Pada pertengahan tahun 2004, saya berangkat ke Yogyakarta. Oh iya, saya berasal dari kota Mataram, Pulau Lombok, NTB. Daerah bagian timur Indonesia. Ayah saya berasal dari Nganjuk, Jawa Timur. Dan Ibu saya merupakan keturunan Banjarmasin, Kalimantan Selatan. Lalu mengapa keluarga saya menetap diLombok? Eyang kakung saya (ayah dari ayah saya) adalah seorang tentara, seorang pejuang. Dan NTB adalah daerah tempat beliau terakhir ditugaskan. Sedangkan Kaek (baca : kakek) saya adalah seorang saudagar, pelancong dari Banjarmasin dan tempat singgah terakhirnya adalah di Pulau Lombok.
-
Tahun 2004 merupakan sebuah langkah awal saya dalam pendewasaan diri dan pembelajaran tentang hidup.

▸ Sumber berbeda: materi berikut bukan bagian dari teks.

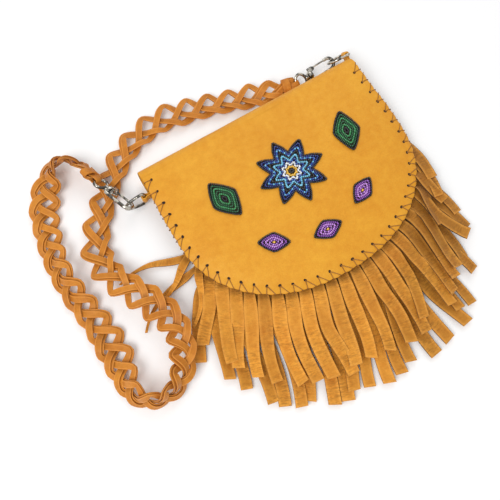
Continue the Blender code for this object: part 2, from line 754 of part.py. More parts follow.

Tahun 2004 saya menginjakkan kaki saya di Yogyakarta, yang katanya merupakan kota pelajar, kota budaya, Indonesia mini. Dari jaman sekolah dulu, saya memang selalu ingin pergi ke Jogja. Kakak saya memang telah lebih dulu mengecam pendidikan di Jogja, tetapi sesungguhnya bukan itulah alasan saya memilih Jogja untuk melanjutkan study. Pada masa sekolah, setiap libur panjang, saya selalu berlibur ke Jogja. Saya jadi seperti mempunyai ikatan tersendiri dengan daerah ini. Saya menyukai suasananya, orang-orang di dalamnya dan keberagaman budayanya. Menurut saya, Jogja adalah daerah di Indonesia yang paling indah, sesuai dengan namanya, tempat ini memang istimewa. Yogjakarta merupakan rumah kedua buat saya. Pada awal hidup di Jogja, saya baru merasakan, bagaimana hebatnya orang tua kita. Bagaimana mereka berjuang untuk kita. Saya sering menangis, karena segala sesuatunya harus kita usahakan sendiri. Sedangkan orang tua dan keluarga berada ditempat yang jauh. Tetapi, hal-hal seperti itulah yang akhirnya membuat saya menjadi kuat.
-
Saya sempat kuliah, tapi hanya dua tahun, tidak sampai selesai. lalu saya kuliah lagi, dan sepertinya masih sama. Saya adalah seorang "pemberontak", bukan seorang yang hanya menerima. Saya sedikit tidak mengerti dengan sistem pendidikan negeri ini, atau memang saya yang membantahnya. Saya pernah mendapatkan nilai E, hanya karena saya mengajak debat seorang dosen ilmu politik yang kala itu membela seorang tokoh. Dosen itu marah dan tidak menyukai saya, nama saya tidak pernah disebut ketika ia mengabsen mahasiswa. Saya gerah, dan saya berhenti. Saya tidak ingin menjadi seorang "sarjana ijazah", orang yang kuliah hanya karena ingin mendapatkan ijazah. Saya bukan tipe mahasiswa yang memberikan dosen "hadiah" untuk mendapatkan nilai yang bagus. Seperti seorang teman yang saat ini sedang mengerjakan skripsi. Ia berkata pada saya, bahwa ia sungguh takut menghadapi ujian skripsi kelak. "Kalau saja ketiga dosen penguji nanti mau saya bayar 1 juta tiap orang, maka saya akan membayarnya biar saya dilulusin.." begitu katanya. Skripsi yang ia buat memang dibantu oleh seseorang. Dia membutuhkan ijazah sarjana karena sudah ada tawaran masuk kerja di departemen keuangan dengan membayar 120 juta. Orang tuanya memang berduit. Tentu, tidak semua seperti itu, tapi banyak yang seperti itu. Di Jogja, saya beberapa kali kerja freelance. Kebanyakan menjadi sales. Saya memang lebih senang di dunia marketing, karena dapat berinteraksi dengan orang banyak. Banyak pelajaran berharga yang bisa dipetik. Saat ini, saya sedang berencana untuk membangun sebuah usaha, ber-swasembada.
-
25 tahun sudah hidup saya, lagi-lagi saya bisa katakan kalau saya sangat beruntung. Beruntung bisa menyaksikan pristiwa-pristiwa penting di negeri ini. Beruntung bisa hidup dibawah pemerintahan 5 orang Presiden. Beruntung bisa melihat dan mengalami reformasi, pemilu secara langsung dan sebagainya. Yang paling menyenangkan, saya bisa menemukan wadah untuk berbagi dan membaca tulisan-tulisan hebat dari orang-orang yang hebat. Terima kasih kompasiana telah menjadi bagian dari 25 tahun hidup saya.